Persian Marquetry in Iran
Inlaid work made from small pieces of coloured wood or other materials, used for the decoration in Persia.
Khatamkari (also known as Persian inlaid work) as a Persian version of marquetry means incrustation (incrustation work). Khatamkari is one of the Persian arts of woodwork where in the surface of wooden or metallic artifacts is decorated with tiny pieces of wood, bone and metal cut in a variety of shapes and designs. This craft involves the production of incrustation patterns generally star-shaped, with thin sticks of wood (ebony, teak, ziziphus, orange, rose), brass (for golden parts), camel bones (white parts). These sticks are assembled in triangular beams, and bonded in a strict order to create a geometrical motif such as a six-branch star included in a hexagon.
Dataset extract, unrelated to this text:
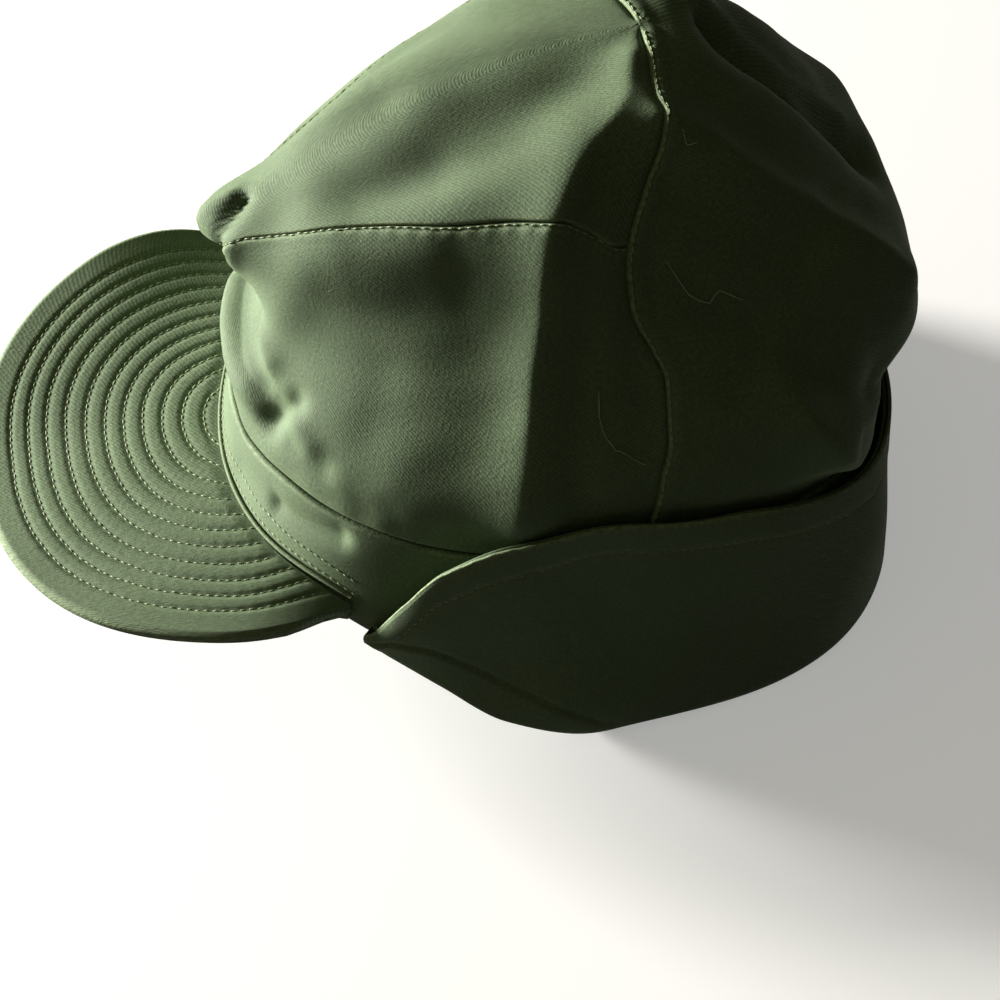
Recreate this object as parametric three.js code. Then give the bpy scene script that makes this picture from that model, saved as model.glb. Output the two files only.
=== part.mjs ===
import * as THREE from 'three';

// A field cap of cotton cloth: a soft crown of three panels on a head band, a quilted visor
// of two layers, and an ear flap that goes round the sides and back and is turned up outside.
// Millimetres, +Z up. The visor points to -Y, and the cap's left side is +X.
// A place on the cap is given by its turn, in degrees from the front towards the left side,
// and by its level, which counts the rows of the section table from the rim up.

// Driving dimensions
const capHalfWidth = 91;
const capHalfLength = 92.5;
const crownHeight = 162;
const clothWall = 2;
const seamGap = 0.4;
const seatGap = 0.3;
const flapHeight = 75;
const flapWall = 2.6;
const flapStandOff = 7;
const flapLeanIn = 5;
const flapFoldHeight = 5;
const flapCornerTurn = 52.5;
const visorHalfWidth = 86.4;
const visorReach = 100;
const visorChordSetback = 59.5;
const visorChordHeight = 50;
const visorPitch = 7.8;
const visorSideDroop = 16;
const visorRootTurn = 49;
const visorCornerStep = 3;
const visorWall = 2.2;
const visorFacingWall = 1.3;
const visorFacingInset = 0.8;
const clothColour = '#59634a';
const clothRoughness = 0.85;

// Sections of the cap at nine levels and its top point. Front, side, back and centre are
// distances from the middle as shares of capHalfLength and capHalfWidth. The three rises are
// heights as shares of crownHeight. A low front power makes the front half pointed in plan,
// and a high dip keeps the drop towards the front close to the front. Seam is the turn of
// the side seam at that level.
const sections = [
  { name: 'rim', front: 1.0, frontRise: 0.27, side: 1.0, sideRise: 0, back: 1.0, backRise: 0,
    centre: 0, frontPower: 2.6, backPower: 2.4, dip: 2, seam: 97 },
  { name: 'bandTop', front: 0.935, frontRise: 0.475, side: 0.956, sideRise: 0.37, back: 1.0,
    backRise: 0.358, centre: 0, frontPower: 2.4, backPower: 2.6, dip: 2, seam: 97 },
  { name: 'roll', front: 0.885, frontRise: 0.537, side: 0.965, sideRise: 0.494, back: 1.07, backRise: 0.47,
    centre: 0.02, frontPower: 2.2, backPower: 2.8, dip: 2, seam: 98 },
  { name: 'lowWall', front: 0.87, frontRise: 0.605, side: 0.88, sideRise: 0.61, back: 1.07, backRise: 0.568,
    centre: 0.043, frontPower: 1.8, backPower: 2.6, dip: 3, seam: 99 },
  { name: 'highWall', front: 0.915, frontRise: 0.667, side: 0.747, sideRise: 0.735, back: 1.03,
    backRise: 0.667, centre: 0.065, frontPower: 1.5, backPower: 2.2, dip: 4, seam: 94 },
  { name: 'topSeam', front: 0.95, frontRise: 0.728, side: 0.605, sideRise: 0.852, back: 0.905,
    backRise: 0.747, centre: 0.065, frontPower: 1.3, backPower: 2.1, dip: 6, seam: 94 },
  { name: 'shoulder', front: 0.78, frontRise: 0.809, side: 0.473, sideRise: 0.92, back: 0.735,
    backRise: 0.858, centre: 0.1, frontPower: 1.4, backPower: 2, dip: 4, seam: 94 },
  { name: 'upperTop', front: 0.54, frontRise: 0.9, side: 0.32, sideRise: 0.963, back: 0.56, backRise: 0.938,
    centre: 0.18, frontPower: 1.7, backPower: 2, dip: 3, seam: 91 },
  { name: 'innerTop', front: 0.13, frontRise: 0.972, side: 0.15, sideRise: 0.993, back: 0.435, backRise: 0.985,
    centre: 0.25, frontPower: 2, backPower: 2, dip: 2, seam: 90 },
  { name: 'apex', front: -0.279, frontRise: 1, side: 0.001, sideRise: 1, back: 0.281, backRise: 1,
    centre: 0.28, frontPower: 2, backPower: 2, dip: 2, seam: 90 },
];
const levelOf = (name) => sections.findIndex((row) => row.name === name);
const bandTopLevel = levelOf('bandTop');
const topSeamLevel = levelOf('topSeam');
const apexLevel = levelOf('apex');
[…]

Then, these sections are ready to be plated and glued on the object to be decorated. Ivory, gold or silver are also used for high quality luxurious objects. Artworks with smaller inlaid pieces are generally more highly valued.
Delicate and meticulous marquetry has been produced since the Safavid area. Many objects can be decorated in this fashion, such as jewelry/ decorative boxes, chessborades, pipes, desks, frames or some musical instruments. Khatam can also be used in Persian miniatures, making it a more attractive work of art.